My Highlights from ADAA: The Art Show 2014
Fairfield Porter was one of the few realist painters working in the 1960’s and 70’s. The domesticity of French Post-Impressionist artists Eduoard Vuillard’s and Pierre Bonnard’s art provided inspiration for Porter. A Harvard educated WASP, Porter’s still life paintings and portraits of his family, circle of friends and homes on Long Island and on the coast of Maine are iconic. In the 1970’s there was a renaissance in print making that swept the American art scene and Fairfield Porter was an active participant. He produced numerous prints throughout his career. It is interesting to note the influence of both Vuillard and Bonnard who often worked in the print medium. The two French Post-Impressionist artists were inspired by Japanese prints that began appearing in Europe after the opening of Japan in 1853. The Christmas Tree depicts the view of Porter's Southampton, NY living room. Porter also created a watercolor titled Christmas Morning in 1971. Measuring 22 x 16, Christmas Morning must have been the inspiration for this larger lithograph.

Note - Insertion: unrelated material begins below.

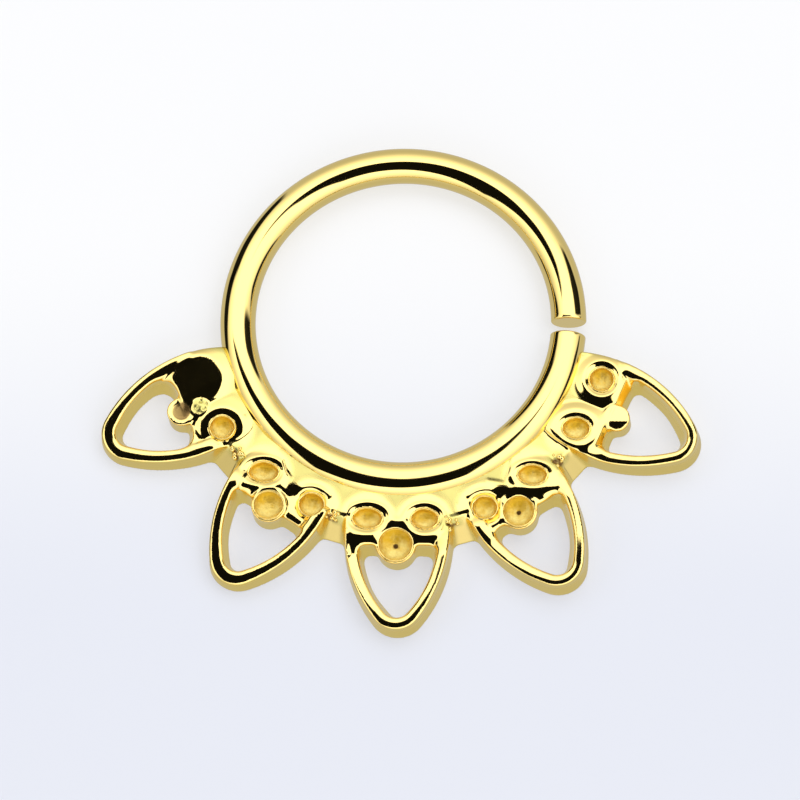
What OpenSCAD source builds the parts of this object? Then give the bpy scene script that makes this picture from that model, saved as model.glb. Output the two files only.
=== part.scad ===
// Septum ring: a round-wire hoop with a small gap, and a fan of five open petals
// soldered along its lower side. It lies on its back, the fan towards -Y.
// Each petal is a bent rim round a pierced window, with two small empty stone seats
// near the hoop and one large empty seat in the middle of its crossbar.
// All of it is one soldered piece of metal. Sizes are in millimetres, angles in degrees.

/* [Hoop] */
// Inner diameter of the hoop
hoop_id = 10; // [8:0.5:14]
// Diameter of the wire
wire_d = 1.2; // [1:0.1:1.6]
// Width of the gap between the wire's two ends
gap_w = 0.45; // [0.3:0.05:1.5]
// Angle of the free end, up from the hoop's right-hand side
free_end_a = 0.5; // [-4:0.5:20]

/* [Petals] */
// Length of a petal, from the hoop's outer edge to its tip
petal_l = 4.8; // [4.6:0.1:6]
// Greatest width of a petal
petal_w = 3.7; // [3.5:0.05:3.9]
// Radius of the long curve along a petal's side
side_r = 5; // [4.6:0.1:6]
// Radius of a petal's rounded tip
tip_r = 1; // [0.9:0.05:1.15]
// Angle from the middle petal to the next one on each side
inner_pitch = 32.5; // [32:0.5:35]
// Angle from there to the end petal
outer_pitch = 33.5; // [32:0.5:35]

/* [Rim] */
// Height of the rim's rounded crest above the flat back
rim_h = 1; // [0.8:0.05:1.2]
// Width of the rim at the back
rim_w = 0.62; // [0.5:0.02:0.7]
// Diameter of the rounded crest
crest_d = 0.4; // [0.3:0.02:0.44]
// Lean of the rim's outer wall, from its foot to the crest
rim_lean = 0.07; // [0:0.01:0.12]

/* [Flange and crossbar] */
// Height of the flange's front above the back
flange_h = 0.82; // [0.6:0.02:0.95]
// Reach of the web between two petals beyond the hoop, at the back
web_l = 1.8; // [1.4:0.1:2]
// How much further in the web's front edge lies
web_slope = 0.65; // [0.2:0.05:0.8]
// Reach of the crossbar's lower edge beyond the hoop
crossbar_l = 1.9; // [1.6:0.05:2.2]
// Radius of the window's upper corners
corner_r = 0.25; // [0.1:0.05:0.35]

/* [Small seats] */
// Distance between the middles of a petal's two small seats
small_spacing = 1.94; // [1.7:0.02:2]
// Distance of the small seats' middles from the hoop's outer edge
small_l = 0.8; // [0.7:0.05:0.95]
// Diameter of a small seat's hollow
small_bore = 0.84; // [0.6:0.02:0.88]
// Thickness of its thin raised edge
small_wall = 0.06; // [0.04:0.01:0.1]
// Height of that edge above the back
small_h = 0.94; // [0.85:0.01:1.05]
// Depth of the hollow
small_depth = 0.34; // [0.15:0.02:0.5]
// Width of the sunk ring round the edge
recess_w = 0.14; // [0.06:0.01:0.16]
// Depth of that sunk ring below the flange's front
recess_depth = 0.16; // [0.05:0.01:0.3]

/* [Large seats] */
// Distance of the large seat's middle from the hoop's outer edge
large_l = 1.75; // [1.6:0.05:1.9]
// Diameter of the large seat's hollow
large_bore = 1.14; // [0.9:0.02:1.2]
// Thickness of its edge at the front
large_wall = 0.1; // [0.06:0.01:0.16]
// Diameter of its foot at the back
large_foot = 1.12; // [1:0.02:1.3]
// Height of its edge above the back
large_h = 1.02; // [0.9:0.01:1.2]
// Depth of its hollow
large_depth = 0.44; // [0.2:0.02:0.55]
// Diameter of the drilled dimple in the middle of a hollow
dimple_d = 0.2; // [0.1:0.02:0.3]
// Depth of that dimple
dimple_depth = 0.1; // [0.04:0.01:0.14]
// Diameter of the half-filled hollow on the left end petal
filled_bore = 0.5; // [0.3:0.02:0.6]
// Height of the seat that is filled flush on the right end petal
filled_h = 0.9; // [0.8:0.01:1]

/* [Hidden] */
$fn = 96;

// One row for each petal, from the left end petal to the right one. The seats differ
// as they do on the piece shown: the left end petal has no left small seat.
STEP = 0;
LEFT_SEAT = 1;
RIGHT_SEAT = 2;
LARGE_SEAT = 3;
OPEN = "open";
HALF_FILLED = "half filled";
FILLED = "filled";
DISHED = "dished";
PETALS = [
    [-2, DISHED, OPEN, HALF_FILLED],
    [-1, OPEN, OPEN, OPEN],
    [0, OPEN, OPEN, OPEN],
    [1, OPEN, OPEN, OPEN],
    [2, OPEN, OPEN, FILLED]
];

// The hoop
hoop_or = hoop_id / 2 + wire_d;
hoop_r = hoop_id / 2 + wire_d / 2;
gap_a = gap_w / hoop_r * 180 / PI;

// A petal stands on the hoop's middle, its tip at tip_v from there
tip_v = hoop_or + petal_l;
tip_mid_v = tip_v - tip_r;
side_mid_u = side_r - petal_w / 2;
side_mid_v = tip_mid_v - sqrt(pow(side_r - tip_r, 2) - pow(side_mid_u, 2));
tangent_a = atan2(tip_mid_v - side_mid_v, side_mid_u);
root_v = hoop_r + wire_d / 4;
plate_v = hoop_or;
root_a = asin((side_mid_v - root_v) / side_r);

// The flange stops inside the rims of the end petals
crest_mid_d = rim_lean + crest_d / 2;
flange_end_a = atan2(side_r * cos(root_a) - side_mid_u - crest_mid_d, root_v);
fan_a = inner_pitch + outer_pitch + flange_end_a;

// The crossbar and the seats
crossbar_v = hoop_or + crossbar_l;
corner_u = sqrt(pow(side_r - rim_w, 2) - pow(crossbar_v + corner_r - side_mid_v, 2)) - side_mid_u;
small_v = hoop_or + small_l;
large_v = hoop_or + large_l;
large_top_d = large_bore + 2 * large_wall;

// The part lies with the middle of its outline over the origin
outline_mid_y = (hoop_or - tip_v) / 2;

// The bend at a petal's tip laps the sides by this angle, and stands out from them
tip_lap_a = 4;
tip_stand = 0.01;

// Short steps that keep cuts clear of the faces they start from
over = 0.1;

function petal_angle(step) =
    sign(step) * (min(abs(step), 1) * inner_pitch + max(abs(step) - 1, 0) * outer_pitch);

// Round wire, bent almost to a full turn, its two ends cut square
module hoop() {
    translate([0, 0, wire_d / 2])
        rotate_extrude(start = free_end_a, angle = 360 - gap_a, $fn = 180)
            translate([hoop_r, 0])
                circle(d = wire_d);
}

// Smooth band from the wire to the seats, with the sloping webs between the petals
module flange() {
    web_v = hoop_or + web_l;
    rotate_extrude(start = 270 - fan_a, angle = 2 * fan_a, $fn = 180)
        polygon([[root_v, 0], [web_v, 0], [web_v - web_slope, flange_h], [root_v, flange_h]]);
}

// The rim's section: x is 0 at the foot of the outer wall and grows inwards as -x.
// stand is how far it stands out all round from the plain one.
module rim_section(stand = 0) {
    crest_z = rim_h - crest_d / 2;
    crest_r = crest_d / 2 + stand;
    polygon([
        [stand, 0],
        [-crest_mid_d + crest_r, crest_z],
        [-crest_mid_d - crest_r, crest_z],
        [-rim_w - stand, 0]
    ]);
    translate([-crest_mid_d, crest_z])
        circle(r = crest_r);
}

// One long side of a petal's rim, on the right of its axis
module rim_side() {
    translate([-side_mid_u, -side_mid_v, 0])
        rotate_extrude(start = -tangent_a, angle = tangent_a + root_a, $fn = 180)
            translate([side_r, 0])
                rim_section();
}

// The rim bent round the petal's tip. It stands out a hair and laps the two sides
module rim_tip() {
    translate([0, -tip_mid_v, 0])
        rotate_extrude(start = tangent_a - 180 - tip_lap_a, angle = 180 - 2 * tangent_a + 2 * tip_lap_a)
            translate([tip_r, 0])
                rim_section(tip_stand);
}

// The plate behind the seats, from the hoop to the crossbar's lower edge
module crossbar() {
    linear_extrude(flange_h) {
        intersection() {
            for (side = [-1, 1])
                translate([side * side_mid_u, -side_mid_v])
                    circle(r = side_r - crest_mid_d, $fn = 180);
            translate([-petal_w / 2, -crossbar_v])
                square([petal_w, crossbar_v - plate_v]);
        }
        for (side = [-1, 1])
            scale([side, 1])
                difference() {
                    translate([corner_u - corner_r, -crossbar_v - corner_r])
                        square([corner_r + rim_w / 2, corner_r + over]);
                    translate([corner_u - corner_r, -crossbar_v - corner_r])
                        circle(r = corner_r);
                }
    }
}

// Sunk ring round a small seat, or the plain dish where the seat is missing
module small_recess(kind) {
    edge_d = small_bore + 2 * small_wall;
    recess_d = edge_d + 2 * recess_w;
    depth = kind == OPEN ? recess_depth : small_depth;
    translate([0, 0, flange_h - depth])
        cylinder(d1 = edge_d, d2 = recess_d + (recess_d - edge_d) * over / depth, h = depth + over);
}

// The thin raised edge of a small seat, as a solid round
module small_edge() {
    cylinder(d = small_bore + 2 * small_wall, h = small_h);
}

// A seat's hollow, with the drilled dimple at its bottom
module hollow(bore, depth) {
    translate([0, 0, -depth])
        cylinder(d = bore, h = depth + over);
    translate([0, 0, -depth - dimple_depth])
        cylinder(d1 = 0, d2 = dimple_d, h = dimple_depth);
}

module small_hollow() {
    translate([0, 0, small_h])
        hollow(small_bore, small_depth);
}

// A large seat flares from its foot to its edge
module large_boss(kind) {
    h = kind == OPEN ? large_h : filled_h;
    cylinder(d1 = large_foot, d2 = large_top_d, h = h);
}

// What is cut from a large seat: the half-filled one keeps a small hollow off its middle
module large_hollow(kind) {
    if (kind == OPEN)
        translate([0, 0, large_h])
            hollow(large_bore, large_depth);
    if (kind == HALF_FILLED)
        translate([0, -(large_bore - filled_bore) / 2, filled_h])
            hollow(filled_bore, large_depth / 2);
}

// The petal's two places for a small seat
module at_small_seat(side) {
    translate([side * small_spacing / 2, -small_v, 0])
        children();
}

module at_large_seat() {
    translate([0, -large_v, 0])
        children();
}

// Places what it holds once for each petal, turned to it
module at_petal(row) {
    rotate([0, 0, petal_angle(row[STEP])])
        children();
}

module petal_body() {
    rim_side();
    mirror([1, 0, 0])
        rim_side();
    rim_tip();
    crossbar();
}

// The flange and the petals, with the sunk rings cut round the small seats
module fan() {
    difference() {
        union() {
            flange();
            for (row = PETALS)
                at_petal(row)
                    petal_body();
        }
        for (row = PETALS)
            at_petal(row) {
                at_small_seat(-1)
                    small_recess(row[LEFT_SEAT]);
                at_small_seat(1)
                    small_recess(row[RIGHT_SEAT]);
            }
    }
}

// The raised parts of one petal's seats
module seat_edges(row) {
    if (row[LEFT_SEAT] == OPEN)
        at_small_seat(-1)
            small_edge();
    if (row[RIGHT_SEAT] == OPEN)
        at_small_seat(1)
            small_edge();
    at_large_seat()
        large_boss(row[LARGE_SEAT]);
}

// What is cut from one petal's seats
module seat_hollows(row) {
    if (row[LEFT_SEAT] == OPEN)
        at_small_seat(-1)
            small_hollow();
    if (row[RIGHT_SEAT] == OPEN)
        at_small_seat(1)
            small_hollow();
    at_large_seat()
        large_hollow(row[LARGE_SEAT]);
}

module ornament() {
    difference() {
        union() {
            fan();
            for (row = PETALS)
                at_petal(row)
                    seat_edges(row);
        }
        for (row = PETALS)
            at_petal(row)
                seat_hollows(row);
    }
}

module septum_ring() {
    color("gold")
        translate([0, -outline_mid_y, 0]) {
            ornament();
            hoop();
        }
}

septum_ring();
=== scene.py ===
# %% [markdown]
# A septum ring in polished gold-coloured metal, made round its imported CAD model.
# The real ring is a bent wire hoop with a fan of five cast petals soldered along its
# lower side. The CAD model gives the sizes, and this file gives the cast surface: soft
# edges, raised lobes, open stone seats with frosted insides, and the light of a photo tent.

# %% Load the frame
import math

import bpy
import numpy as np
from mathutils import Matrix


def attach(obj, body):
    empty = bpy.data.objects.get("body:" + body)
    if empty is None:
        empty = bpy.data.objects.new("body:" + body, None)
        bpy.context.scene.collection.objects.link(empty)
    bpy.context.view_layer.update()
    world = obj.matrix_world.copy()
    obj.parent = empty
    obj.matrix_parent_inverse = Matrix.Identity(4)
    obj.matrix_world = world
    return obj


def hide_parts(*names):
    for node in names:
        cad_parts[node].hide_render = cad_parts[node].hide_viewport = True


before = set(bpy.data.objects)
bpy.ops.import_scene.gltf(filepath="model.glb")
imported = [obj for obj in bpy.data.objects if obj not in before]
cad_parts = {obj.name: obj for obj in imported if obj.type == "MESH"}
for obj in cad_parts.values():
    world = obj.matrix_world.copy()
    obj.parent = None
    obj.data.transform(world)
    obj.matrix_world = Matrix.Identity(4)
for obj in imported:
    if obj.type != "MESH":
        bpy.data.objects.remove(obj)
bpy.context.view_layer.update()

# %% [markdown]
# The sizes are the real ones, in millimetres and degrees, the same as in the part's
# source. Blender works in metres here, so a piece is turned into metres as it is built.
# The ring lies on its back with the fan towards -Y, and the hoop's middle is a little
# above the middle of the whole outline.

# %% Sizes
MM = 0.001
WIRE_D = 1.2
HOOP_R = 5.6
HOOP_OUTER_R = HOOP_R + WIRE_D / 2
PETAL_TIP_V = 11.0
HOOP_MID_Y = (PETAL_TIP_V - HOOP_OUTER_R) / 2
FREE_END = 0.5
GAP = 0.45
PETAL_ANGLES = (-66.0, -32.5, 0.0, 32.5, 66.0)
print("hoop middle at y =", round(HOOP_MID_Y, 3), "mm, petals at", PETAL_ANGLES, "degrees")

# %% [markdown]
# The camera stands where the photograph was taken from: almost straight above the ring,
# leaning 18 degrees towards the fan, about a third of a metre away with a long lens.
# Three directions describe it: towards the camera, image right and image up.

# %% Camera
TILT = math.radians(18.01)
SIDE_TURN = math.radians(1.8)
ROLL = math.radians(1.2)
CAMERA_FAR = 338.0
PIXELS_PER_MM = 29.532
IMAGE_SIZE = 800
HOOP_MID_IN_IMAGE = (403.3, 322.4)
SENSOR = 36.0

to_camera = np.array([math.tan(SIDE_TURN), -math.tan(TILT), 1.0])
to_camera /= np.linalg.norm(to_camera)
level_up = np.array([0.0, 1.0, 0.0]) - to_camera[1] * to_camera
level_up /= np.linalg.norm(level_up)
level_right = np.cross(level_up, to_camera)
image_up = level_up * math.cos(ROLL) - level_right * math.sin(ROLL)
image_right = level_right * math.cos(ROLL) + level_up * math.sin(ROLL)

hoop_mid = np.array([0.0, HOOP_MID_Y, WIRE_D / 2])
aim = (hoop_mid
       - image_right * (HOOP_MID_IN_IMAGE[0] - IMAGE_SIZE / 2) / PIXELS_PER_MM
       + image_up * (HOOP_MID_IN_IMAGE[1] - IMAGE_SIZE / 2) / PIXELS_PER_MM)


def new_object(name, data):
    """An object with this data, linked to the scene."""
    made = bpy.data.objects.new(name, data)
    bpy.context.scene.collection.objects.link(made)
    return made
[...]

Series: Edition of 100; 10 Artist's Proofs. Printed by Bank Street Atelier, Ltd. NY (BSA blind stamp, right lower margin).

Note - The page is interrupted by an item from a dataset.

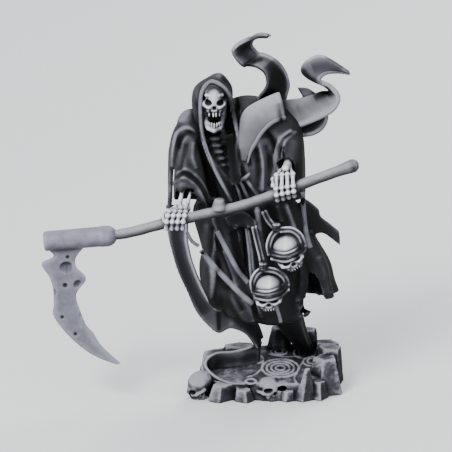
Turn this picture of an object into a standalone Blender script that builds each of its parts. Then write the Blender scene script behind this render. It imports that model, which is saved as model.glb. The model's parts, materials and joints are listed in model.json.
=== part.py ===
"""Grim reaper figurine: a hooded skeleton with a scythe, in wind-blown robes, on a broken stone plinth.

The pieces are those of a cast resin kit. Places on the figure are read from a front sketch, 452 units square,
drawn looking down on it by 20 degrees: units across, units down, and units of depth behind the middle.
"""

import math

import bmesh
import bpy
import numpy as np
from mathutils import Matrix, Vector
from mathutils.bvhtree import BVHTree

# The figure keeps its pose and carving as shares of its own height, foot of the plinth to tip of the ribbon.
FIGURE_HEIGHT = 0.092
SKETCH_HEIGHT = 368.0
UNIT = FIGURE_HEIGHT / SKETCH_HEIGHT
SIGHT = math.radians(20.0)
SKETCH_MIDDLE = 269.0
SKETCH_GROUND = 403.0
SKETCH_HALF_DEPTH = 48.0

# Sizes with a life of their own, in metres.
PLINTH_WIDTH = 0.0375
PLINTH_DEPTH = 0.0242
PLINTH_FRONT = 0.0043
PLINTH_BACK = 0.0067
CLOTH_THICK = 0.00095
GAP = 0.00035
SHAFT_RADIUS = 0.00142
SOCKET_WALL = 0.00075
SOCKET_DEPTH = 0.0046
BLADE_THICK = 0.0013
PIT_DEPTH = 0.0005
ROPE_RADIUS = 0.00052
TRIM_RADIUS = 0.00066
HEAD_TALL = 0.0125
TROPHY_TALL = 0.0102
FINGER_RADIUS = 0.00058

# The leg's foot: sketch place across, and how far back and how high it stands there on the sketched plinth.
FOOT_ACROSS = 306.0
FOOT_DEPTH = 29.5
FOOT_RISE = 25.2

# Grain of the moulded skins: the broad pieces' and the small pieces'.
VOXEL = 0.00034
SMALL_VOXEL = 0.00022
# How many triangles each moulded piece may keep.
TRIANGLES = {
    "stone_base": 1280,
    "robed_figure": 3640,
    "head_skull": 560,
    "right_hand": 450,
    "left_hand": 450,
    "trophy_skull_upper": 520,
    "trophy_skull_lower": 520,
    "cloak_tail": 520,
    "ribbon_tall": 360,
    "ribbon_rear": 220,
}
ROOM_TRIANGLES = 1200


def plinth_top(x, y):
    """Height of the plinth's sloping top over a place on the ground."""
    share = (y + PLINTH_DEPTH / 2) / PLINTH_DEPTH
    return PLINTH_FRONT + (PLINTH_BACK - PLINTH_FRONT) * share


FOOT_X = (FOOT_ACROSS - SKETCH_MIDDLE) * UNIT
LIFT = plinth_top(FOOT_X, FOOT_DEPTH * UNIT) - FOOT_RISE * UNIT


def at(across, down, depth):
    """World place of a sketch place at a depth."""
    rise = (SKETCH_GROUND - down - (depth + SKETCH_HALF_DEPTH) * math.sin(SIGHT)) / math.cos(SIGHT)
    return Vector(((across - SKETCH_MIDDLE) * UNIT, depth * UNIT, rise * UNIT + LIFT))


def smooth_path(points, steps):
    """Evenly numbered points on a smooth line through the given ones (tuples of any length)."""
    made = []
    last = len(points) - 1
    for step in range(steps + 1):
        place = last * step / steps
        i = min(int(place), last - 1)
        t = place - i
        p0, p1, p2, p3 = (points[min(max(i + k, 0), last)] for k in (-1, 0, 1, 2))
        made.append(tuple(
            b + 0.5 * ((c - a) * t + (2 * a - 5 * b + 4 * c - d) * t * t + (3 * b - a - 3 * c + d) * t ** 3)
            for a, b, c, d in zip(p0, p1, p2, p3)))
    return made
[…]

Signature: signed (in pencil at lower right): Fairfield Porter and numbered (at lower left): 20/100
Publisher: Co-published by Brooke Alexander, Inc, NY and M. Knoedler & Co., Inc. NY
L.21 Ludman, Joan. Fairfield Porter: A Catalogue Raisonne of His Prints. Westbury, NY. Highland House Publishing, 1981. p. 97.

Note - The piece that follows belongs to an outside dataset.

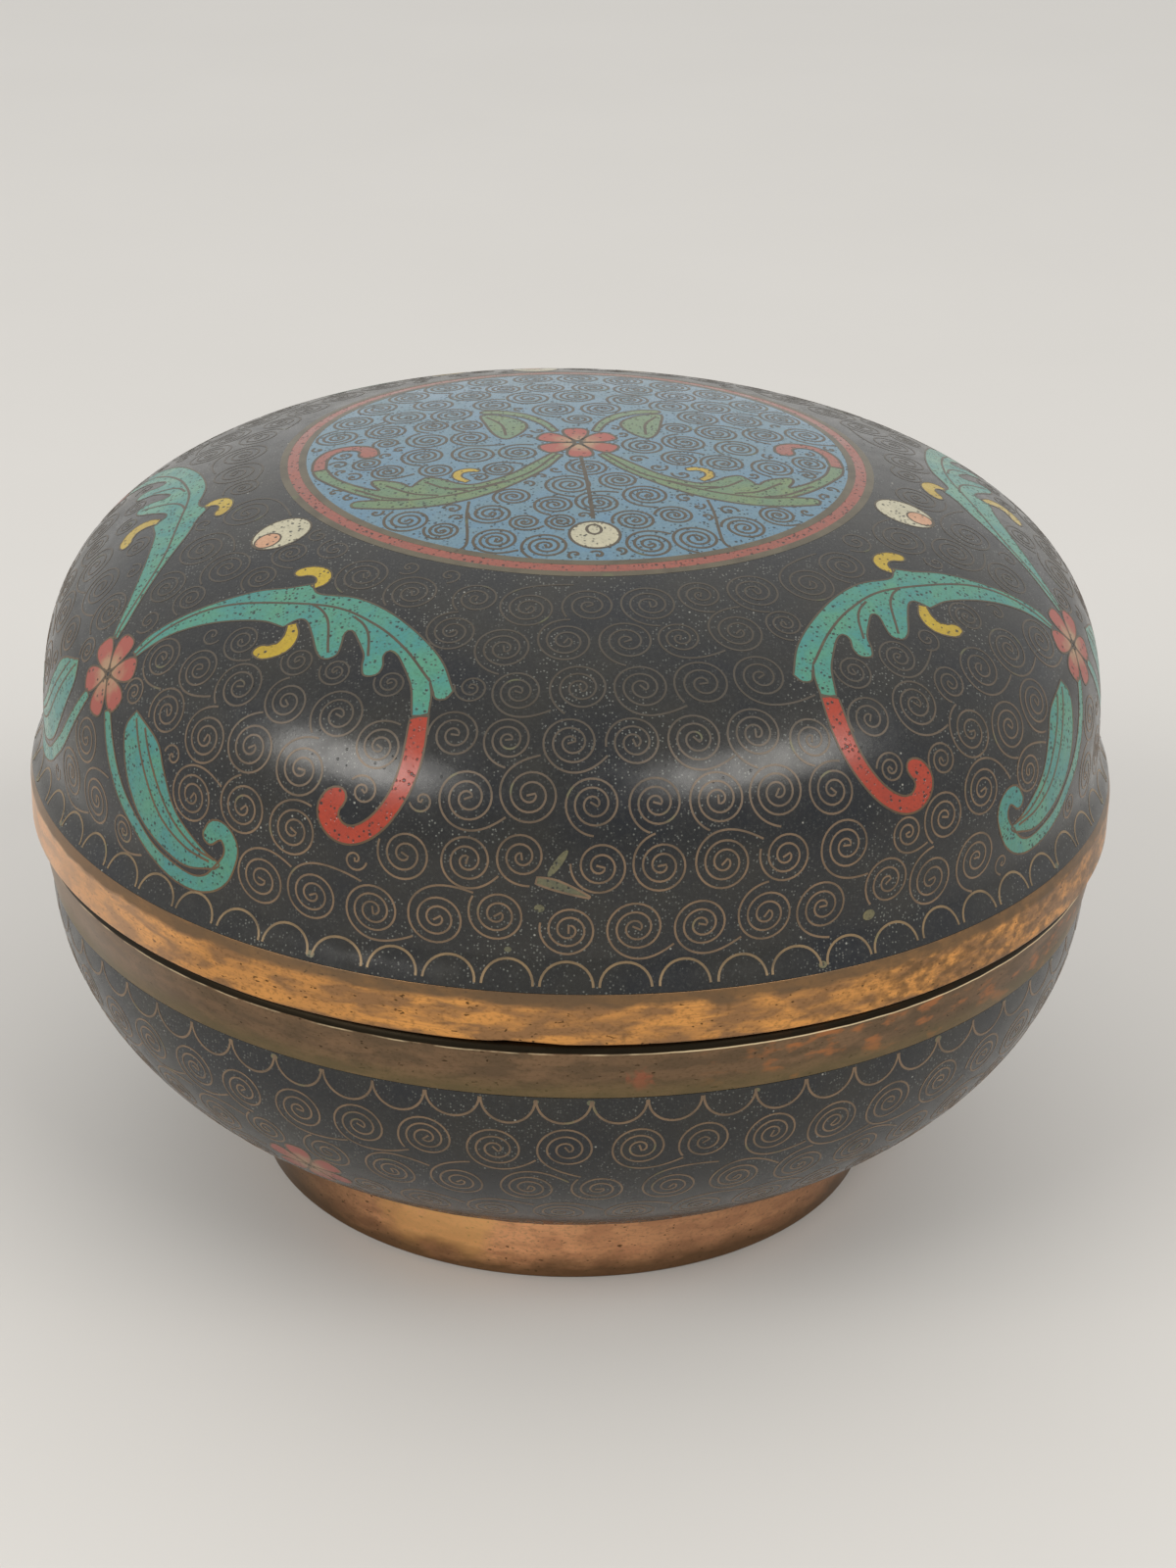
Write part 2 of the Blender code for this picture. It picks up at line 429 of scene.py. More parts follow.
def all_finishes():
    """The finishes of the lining, the inlays and the wires, by name."""
    enamels = {  # two shades, and the share of it that is pitted where that isn't half
        "lining_enamel": ((0.10, 0.34, 0.36), (0.12, 0.40, 0.40), 0.25),
        "turquoise_enamel": ((0.065, 0.225, 0.150), (0.042, 0.195, 0.185)),
        "red_enamel": ((0.33, 0.037, 0.015), (0.27, 0.032, 0.015)),
        "yellow_enamel": ((0.40, 0.285, 0.016), (0.35, 0.24, 0.018), 0.3),
        "white_enamel": ((0.45, 0.42, 0.30), (0.39, 0.37, 0.265)),
        "peach_enamel": ((0.48, 0.27, 0.16), (0.44, 0.23, 0.13), 0.2),
        "blue_enamel": ((0.088, 0.185, 0.270), (0.110, 0.195, 0.245), 0.35),
        "green_enamel": ((0.085, 0.165, 0.095), (0.130, 0.190, 0.085), 0.45),
        "coral_enamel": ((0.225, 0.066, 0.048), (0.26, 0.072, 0.050), 0.4),
        "crust": ((0.075, 0.080, 0.050), (0.15, 0.13, 0.060), 0.7),
    }
    wires = {  # low down, and high on the lid
        "ground_wire": ((0.19, 0.125, 0.075), (0.070, 0.060, 0.048)),
        "edge_wire": ((0.22, 0.150, 0.078), (0.22, 0.150, 0.078)),
        "motif_wire": ((0.12, 0.070, 0.033), (0.080, 0.064, 0.044)),
        "ring_wire": ((0.115, 0.098, 0.066), (0.115, 0.098, 0.066)),
    }
    made = {name: coloured_enamel(name, *values) for name, values in enamels.items()}
    made |= {name: wire_metal(name, *values) for name, values in wires.items()}
    made["petal_enamel"] = petal_enamel()
    return made


# Turned pieces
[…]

Fairfield Porter was at the forefront of post-war representational painters who struggled for recognition during the heyday of Abstract Expressionism. Although a realist in subject matter, Porter not only admired and championed the abstract work of his friend Willem de Kooning, but also himself gravitated to the inherent abstraction found in nature. He explored the subjective experience of landscape, figurative, and still life subjects in Southampton and Spruce Head Island, Maine. His flattened, unmodeled, soft-edged forms portrayed three-dimensional space with a gestural, lush brush stroke and patterned surface arrangement of forms. Porter drew inspiration from his domestic life, once noting to a student: “I think…that a strong religious feeling requires a strong sense of matter-of-fact.”